ENTRIES SHOWN:
——————————

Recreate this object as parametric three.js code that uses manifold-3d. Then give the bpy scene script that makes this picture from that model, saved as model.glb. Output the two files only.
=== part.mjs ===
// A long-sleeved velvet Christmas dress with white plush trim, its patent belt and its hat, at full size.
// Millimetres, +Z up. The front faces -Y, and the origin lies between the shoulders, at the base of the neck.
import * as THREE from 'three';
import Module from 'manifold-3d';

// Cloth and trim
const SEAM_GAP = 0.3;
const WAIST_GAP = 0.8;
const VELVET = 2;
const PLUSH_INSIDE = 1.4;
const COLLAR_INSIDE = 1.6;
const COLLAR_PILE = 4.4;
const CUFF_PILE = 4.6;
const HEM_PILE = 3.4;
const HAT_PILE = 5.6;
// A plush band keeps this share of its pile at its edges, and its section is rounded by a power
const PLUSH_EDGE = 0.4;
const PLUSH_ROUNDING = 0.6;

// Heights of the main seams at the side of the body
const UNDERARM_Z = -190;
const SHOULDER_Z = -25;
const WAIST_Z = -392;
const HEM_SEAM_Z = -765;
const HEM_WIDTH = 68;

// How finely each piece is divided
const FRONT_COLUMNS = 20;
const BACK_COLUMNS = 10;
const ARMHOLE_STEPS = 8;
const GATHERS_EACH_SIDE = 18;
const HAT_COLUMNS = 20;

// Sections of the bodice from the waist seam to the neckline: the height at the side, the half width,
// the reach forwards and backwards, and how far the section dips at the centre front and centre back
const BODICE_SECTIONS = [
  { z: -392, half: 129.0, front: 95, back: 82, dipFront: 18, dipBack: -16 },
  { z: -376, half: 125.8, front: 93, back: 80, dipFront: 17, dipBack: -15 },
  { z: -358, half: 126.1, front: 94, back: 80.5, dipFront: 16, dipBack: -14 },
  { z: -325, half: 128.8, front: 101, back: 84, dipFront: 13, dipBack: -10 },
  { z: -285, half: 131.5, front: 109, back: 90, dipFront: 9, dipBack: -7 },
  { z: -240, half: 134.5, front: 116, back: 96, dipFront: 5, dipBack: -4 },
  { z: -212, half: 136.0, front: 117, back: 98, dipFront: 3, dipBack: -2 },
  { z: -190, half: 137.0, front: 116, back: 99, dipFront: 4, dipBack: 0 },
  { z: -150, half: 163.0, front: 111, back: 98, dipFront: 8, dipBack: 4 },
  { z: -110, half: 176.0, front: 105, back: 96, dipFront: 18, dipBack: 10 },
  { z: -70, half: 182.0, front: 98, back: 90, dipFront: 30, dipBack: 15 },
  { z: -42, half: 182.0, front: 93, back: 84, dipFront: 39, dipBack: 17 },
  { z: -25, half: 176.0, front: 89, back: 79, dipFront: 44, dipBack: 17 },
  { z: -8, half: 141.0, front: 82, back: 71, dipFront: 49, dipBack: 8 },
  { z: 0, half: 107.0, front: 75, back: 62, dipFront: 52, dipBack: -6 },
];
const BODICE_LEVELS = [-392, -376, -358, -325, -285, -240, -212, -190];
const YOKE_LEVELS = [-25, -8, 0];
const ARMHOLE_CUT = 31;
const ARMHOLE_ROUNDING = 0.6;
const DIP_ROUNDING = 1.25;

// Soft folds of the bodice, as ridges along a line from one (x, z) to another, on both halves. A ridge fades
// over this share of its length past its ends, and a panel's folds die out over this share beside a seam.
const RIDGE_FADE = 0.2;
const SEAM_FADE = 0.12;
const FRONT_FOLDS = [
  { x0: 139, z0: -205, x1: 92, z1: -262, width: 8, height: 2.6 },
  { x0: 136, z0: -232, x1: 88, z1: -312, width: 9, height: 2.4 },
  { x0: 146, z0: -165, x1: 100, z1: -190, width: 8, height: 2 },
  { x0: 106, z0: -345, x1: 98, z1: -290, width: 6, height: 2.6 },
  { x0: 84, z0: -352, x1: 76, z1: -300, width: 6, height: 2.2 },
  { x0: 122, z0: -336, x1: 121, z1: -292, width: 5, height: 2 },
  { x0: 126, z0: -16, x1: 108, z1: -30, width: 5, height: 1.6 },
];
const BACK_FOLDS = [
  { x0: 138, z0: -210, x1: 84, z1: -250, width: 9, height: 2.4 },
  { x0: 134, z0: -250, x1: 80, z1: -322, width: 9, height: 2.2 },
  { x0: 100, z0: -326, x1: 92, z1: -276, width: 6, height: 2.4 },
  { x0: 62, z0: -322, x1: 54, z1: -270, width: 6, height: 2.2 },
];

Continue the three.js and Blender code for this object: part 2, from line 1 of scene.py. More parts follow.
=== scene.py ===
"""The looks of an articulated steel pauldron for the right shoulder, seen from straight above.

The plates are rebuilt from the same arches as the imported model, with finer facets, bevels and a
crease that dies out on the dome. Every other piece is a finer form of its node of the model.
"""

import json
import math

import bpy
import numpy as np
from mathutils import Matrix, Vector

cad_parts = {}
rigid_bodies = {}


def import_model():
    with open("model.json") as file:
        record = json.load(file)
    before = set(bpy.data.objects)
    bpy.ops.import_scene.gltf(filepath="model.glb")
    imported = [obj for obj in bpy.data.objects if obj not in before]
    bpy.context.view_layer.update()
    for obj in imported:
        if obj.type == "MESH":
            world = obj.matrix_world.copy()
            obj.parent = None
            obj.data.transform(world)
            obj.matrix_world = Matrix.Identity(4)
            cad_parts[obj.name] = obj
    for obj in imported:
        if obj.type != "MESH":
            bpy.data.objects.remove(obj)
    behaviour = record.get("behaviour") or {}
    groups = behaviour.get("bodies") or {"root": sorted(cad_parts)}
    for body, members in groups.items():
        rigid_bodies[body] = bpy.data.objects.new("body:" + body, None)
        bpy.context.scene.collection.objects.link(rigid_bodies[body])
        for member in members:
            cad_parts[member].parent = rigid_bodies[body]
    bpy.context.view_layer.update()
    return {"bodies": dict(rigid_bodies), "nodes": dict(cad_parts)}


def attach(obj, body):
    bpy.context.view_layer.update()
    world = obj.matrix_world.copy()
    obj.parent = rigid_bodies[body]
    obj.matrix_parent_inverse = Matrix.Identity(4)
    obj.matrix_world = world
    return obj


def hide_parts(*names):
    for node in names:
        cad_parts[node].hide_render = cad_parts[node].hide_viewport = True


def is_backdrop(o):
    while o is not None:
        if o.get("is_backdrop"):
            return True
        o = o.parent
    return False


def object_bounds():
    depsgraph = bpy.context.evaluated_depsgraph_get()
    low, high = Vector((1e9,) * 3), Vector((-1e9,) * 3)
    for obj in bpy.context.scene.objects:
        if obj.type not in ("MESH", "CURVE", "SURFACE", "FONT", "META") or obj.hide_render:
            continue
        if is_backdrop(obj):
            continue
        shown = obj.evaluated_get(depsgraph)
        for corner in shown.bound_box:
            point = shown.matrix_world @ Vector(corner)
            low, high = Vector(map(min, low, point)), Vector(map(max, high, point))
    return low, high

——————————

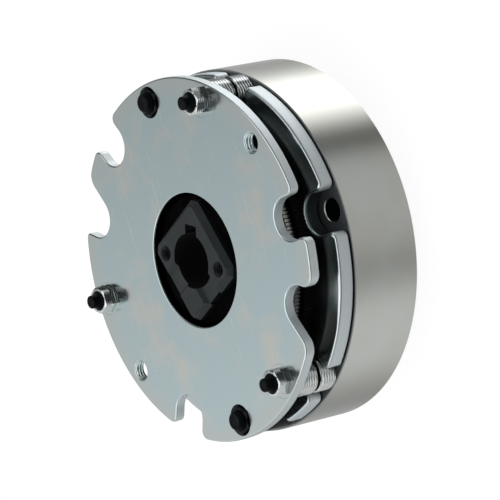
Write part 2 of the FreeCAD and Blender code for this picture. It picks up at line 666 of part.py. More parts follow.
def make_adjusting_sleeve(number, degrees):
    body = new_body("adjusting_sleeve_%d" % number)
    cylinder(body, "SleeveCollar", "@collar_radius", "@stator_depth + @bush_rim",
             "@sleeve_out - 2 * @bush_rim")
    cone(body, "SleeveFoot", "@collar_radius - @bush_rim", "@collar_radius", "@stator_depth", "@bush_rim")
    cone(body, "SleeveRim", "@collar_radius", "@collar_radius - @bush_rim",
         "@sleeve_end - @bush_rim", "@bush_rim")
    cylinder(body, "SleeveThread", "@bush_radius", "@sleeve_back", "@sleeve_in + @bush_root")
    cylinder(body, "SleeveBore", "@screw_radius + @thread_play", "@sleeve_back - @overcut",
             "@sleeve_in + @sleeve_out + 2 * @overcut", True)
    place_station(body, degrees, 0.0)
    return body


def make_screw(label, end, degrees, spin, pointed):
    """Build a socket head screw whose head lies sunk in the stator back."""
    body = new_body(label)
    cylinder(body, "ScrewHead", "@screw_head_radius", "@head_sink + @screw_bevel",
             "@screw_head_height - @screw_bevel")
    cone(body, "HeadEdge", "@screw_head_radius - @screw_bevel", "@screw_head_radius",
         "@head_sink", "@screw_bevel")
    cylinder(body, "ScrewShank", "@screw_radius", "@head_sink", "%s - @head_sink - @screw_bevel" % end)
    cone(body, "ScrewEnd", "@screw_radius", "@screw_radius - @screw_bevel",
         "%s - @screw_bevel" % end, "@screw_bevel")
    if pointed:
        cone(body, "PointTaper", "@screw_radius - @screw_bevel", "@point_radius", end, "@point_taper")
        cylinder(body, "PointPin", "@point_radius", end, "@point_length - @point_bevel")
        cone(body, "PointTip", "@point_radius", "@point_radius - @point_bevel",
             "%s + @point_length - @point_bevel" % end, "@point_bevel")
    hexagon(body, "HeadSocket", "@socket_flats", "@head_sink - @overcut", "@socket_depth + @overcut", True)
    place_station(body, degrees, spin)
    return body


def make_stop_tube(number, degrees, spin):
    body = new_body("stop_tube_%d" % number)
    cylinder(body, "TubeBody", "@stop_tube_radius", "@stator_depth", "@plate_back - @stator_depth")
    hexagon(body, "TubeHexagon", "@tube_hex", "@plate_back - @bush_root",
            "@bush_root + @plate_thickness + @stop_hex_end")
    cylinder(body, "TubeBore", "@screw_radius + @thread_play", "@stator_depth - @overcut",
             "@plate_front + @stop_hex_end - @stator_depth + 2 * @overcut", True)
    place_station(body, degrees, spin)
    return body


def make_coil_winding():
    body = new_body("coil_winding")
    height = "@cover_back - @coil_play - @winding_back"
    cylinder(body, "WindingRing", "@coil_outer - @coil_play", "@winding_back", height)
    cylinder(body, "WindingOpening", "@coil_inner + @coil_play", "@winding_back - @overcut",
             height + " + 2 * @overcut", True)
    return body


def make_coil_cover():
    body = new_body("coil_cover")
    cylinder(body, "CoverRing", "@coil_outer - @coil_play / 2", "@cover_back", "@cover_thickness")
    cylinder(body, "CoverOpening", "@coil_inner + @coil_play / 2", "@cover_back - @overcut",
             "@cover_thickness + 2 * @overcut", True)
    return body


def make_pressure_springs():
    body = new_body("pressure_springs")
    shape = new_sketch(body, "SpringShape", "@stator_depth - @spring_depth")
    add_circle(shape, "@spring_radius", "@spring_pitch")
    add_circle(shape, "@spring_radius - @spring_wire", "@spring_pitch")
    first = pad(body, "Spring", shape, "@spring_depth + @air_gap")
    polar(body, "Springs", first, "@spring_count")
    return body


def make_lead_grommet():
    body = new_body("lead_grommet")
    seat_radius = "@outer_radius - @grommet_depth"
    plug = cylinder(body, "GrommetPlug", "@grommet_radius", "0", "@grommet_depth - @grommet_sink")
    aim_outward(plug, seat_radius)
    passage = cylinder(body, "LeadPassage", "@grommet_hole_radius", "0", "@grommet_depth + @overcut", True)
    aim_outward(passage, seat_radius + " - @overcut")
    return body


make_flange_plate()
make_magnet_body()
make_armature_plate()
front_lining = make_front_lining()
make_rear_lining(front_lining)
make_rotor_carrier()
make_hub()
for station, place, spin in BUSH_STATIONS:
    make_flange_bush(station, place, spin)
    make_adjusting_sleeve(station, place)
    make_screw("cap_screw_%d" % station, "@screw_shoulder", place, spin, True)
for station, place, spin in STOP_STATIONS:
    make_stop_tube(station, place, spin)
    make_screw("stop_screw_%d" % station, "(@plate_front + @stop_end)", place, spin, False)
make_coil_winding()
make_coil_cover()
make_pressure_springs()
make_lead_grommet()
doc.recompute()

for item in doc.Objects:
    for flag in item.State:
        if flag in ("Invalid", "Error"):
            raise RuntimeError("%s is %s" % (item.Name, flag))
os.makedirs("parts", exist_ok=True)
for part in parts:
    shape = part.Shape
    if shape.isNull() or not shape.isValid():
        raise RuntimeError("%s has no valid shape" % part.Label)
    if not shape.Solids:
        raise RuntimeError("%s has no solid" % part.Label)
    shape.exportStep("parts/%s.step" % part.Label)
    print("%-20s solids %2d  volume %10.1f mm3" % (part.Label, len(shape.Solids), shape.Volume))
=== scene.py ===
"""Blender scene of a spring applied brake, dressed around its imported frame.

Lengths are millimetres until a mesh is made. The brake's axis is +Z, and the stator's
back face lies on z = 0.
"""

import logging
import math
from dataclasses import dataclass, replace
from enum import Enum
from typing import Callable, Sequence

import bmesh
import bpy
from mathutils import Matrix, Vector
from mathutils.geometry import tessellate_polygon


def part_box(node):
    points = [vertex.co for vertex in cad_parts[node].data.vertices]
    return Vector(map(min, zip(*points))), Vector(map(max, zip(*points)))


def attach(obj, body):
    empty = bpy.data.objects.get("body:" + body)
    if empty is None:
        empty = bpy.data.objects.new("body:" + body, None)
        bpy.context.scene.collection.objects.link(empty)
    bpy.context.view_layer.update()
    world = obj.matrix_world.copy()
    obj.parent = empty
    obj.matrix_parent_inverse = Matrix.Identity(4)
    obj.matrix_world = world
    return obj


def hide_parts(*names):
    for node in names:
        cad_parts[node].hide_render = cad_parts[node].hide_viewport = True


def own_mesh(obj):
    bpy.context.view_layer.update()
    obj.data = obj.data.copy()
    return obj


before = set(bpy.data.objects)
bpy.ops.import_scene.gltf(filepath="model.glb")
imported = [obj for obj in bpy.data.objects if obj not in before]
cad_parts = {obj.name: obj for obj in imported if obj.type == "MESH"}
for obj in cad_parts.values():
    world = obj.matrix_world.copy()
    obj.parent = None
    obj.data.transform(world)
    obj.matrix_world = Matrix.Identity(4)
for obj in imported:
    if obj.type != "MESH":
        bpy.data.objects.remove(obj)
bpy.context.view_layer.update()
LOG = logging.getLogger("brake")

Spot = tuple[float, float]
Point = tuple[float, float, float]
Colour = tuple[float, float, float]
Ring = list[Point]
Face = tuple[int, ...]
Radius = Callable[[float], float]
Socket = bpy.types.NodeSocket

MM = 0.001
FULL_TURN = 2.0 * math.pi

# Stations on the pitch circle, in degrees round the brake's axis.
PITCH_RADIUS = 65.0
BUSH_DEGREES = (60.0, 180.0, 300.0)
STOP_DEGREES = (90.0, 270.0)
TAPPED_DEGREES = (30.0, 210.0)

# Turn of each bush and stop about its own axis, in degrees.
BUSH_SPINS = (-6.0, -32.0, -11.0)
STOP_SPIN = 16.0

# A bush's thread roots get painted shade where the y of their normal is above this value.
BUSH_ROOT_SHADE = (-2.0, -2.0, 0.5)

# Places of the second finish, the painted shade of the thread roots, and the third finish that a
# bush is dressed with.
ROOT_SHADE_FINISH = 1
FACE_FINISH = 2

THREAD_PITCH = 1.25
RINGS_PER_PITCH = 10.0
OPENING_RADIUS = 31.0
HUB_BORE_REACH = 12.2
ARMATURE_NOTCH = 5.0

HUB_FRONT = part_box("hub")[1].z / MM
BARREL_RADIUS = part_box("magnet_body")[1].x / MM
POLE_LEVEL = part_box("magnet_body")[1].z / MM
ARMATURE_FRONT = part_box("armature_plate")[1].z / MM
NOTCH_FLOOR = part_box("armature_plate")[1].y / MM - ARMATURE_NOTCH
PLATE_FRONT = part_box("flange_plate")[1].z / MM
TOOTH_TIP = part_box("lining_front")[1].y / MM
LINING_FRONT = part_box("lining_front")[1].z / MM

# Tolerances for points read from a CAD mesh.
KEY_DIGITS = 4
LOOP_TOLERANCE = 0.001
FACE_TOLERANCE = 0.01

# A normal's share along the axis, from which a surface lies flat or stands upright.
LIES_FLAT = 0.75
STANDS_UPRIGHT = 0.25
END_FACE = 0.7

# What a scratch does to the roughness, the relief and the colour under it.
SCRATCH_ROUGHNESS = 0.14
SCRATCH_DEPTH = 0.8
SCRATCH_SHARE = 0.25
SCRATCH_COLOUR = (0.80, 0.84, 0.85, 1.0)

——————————

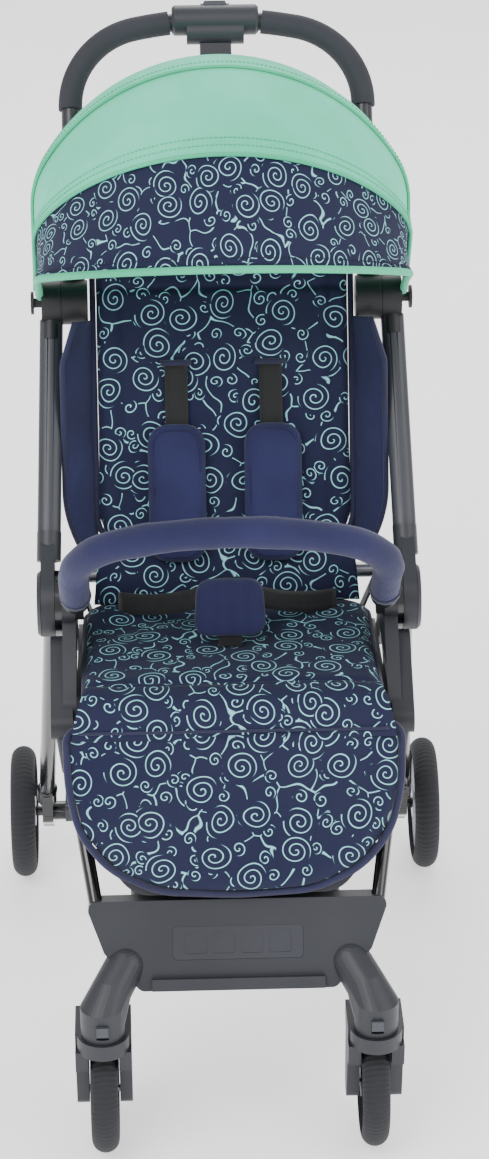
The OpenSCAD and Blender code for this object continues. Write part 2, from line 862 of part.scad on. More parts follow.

——————————

PROBLEM: Give back exactly the lines from the line that has "for item in" to the line that has "zip(*points))), Vector(map(max, zip(*points)))", both included, and leave out all others.

SOLUTION FOR THIS PROBLEM:
for item in doc.Objects:
    for flag in item.State:
        if flag in ("Invalid", "Error"):
            raise RuntimeError("%s is %s" % (item.Name, flag))
os.makedirs("parts", exist_ok=True)
for part in parts:
    shape = part.Shape
    if shape.isNull() or not shape.isValid():
        raise RuntimeError("%s has no valid shape" % part.Label)
    if not shape.Solids:
        raise RuntimeError("%s has no solid" % part.Label)
    shape.exportStep("parts/%s.step" % part.Label)
    print("%-20s solids %2d  volume %10.1f mm3" % (part.Label, len(shape.Solids), shape.Volume))
=== scene.py ===
"""Blender scene of a spring applied brake, dressed around its imported frame.

Lengths are millimetres until a mesh is made. The brake's axis is +Z, and the stator's
back face lies on z = 0.
"""

import logging
import math
from dataclasses import dataclass, replace
from enum import Enum
from typing import Callable, Sequence

import bmesh
import bpy
from mathutils import Matrix, Vector
from mathutils.geometry import tessellate_polygon


def part_box(node):
    points = [vertex.co for vertex in cad_parts[node].data.vertices]
    return Vector(map(min, zip(*points))), Vector(map(max, zip(*points)))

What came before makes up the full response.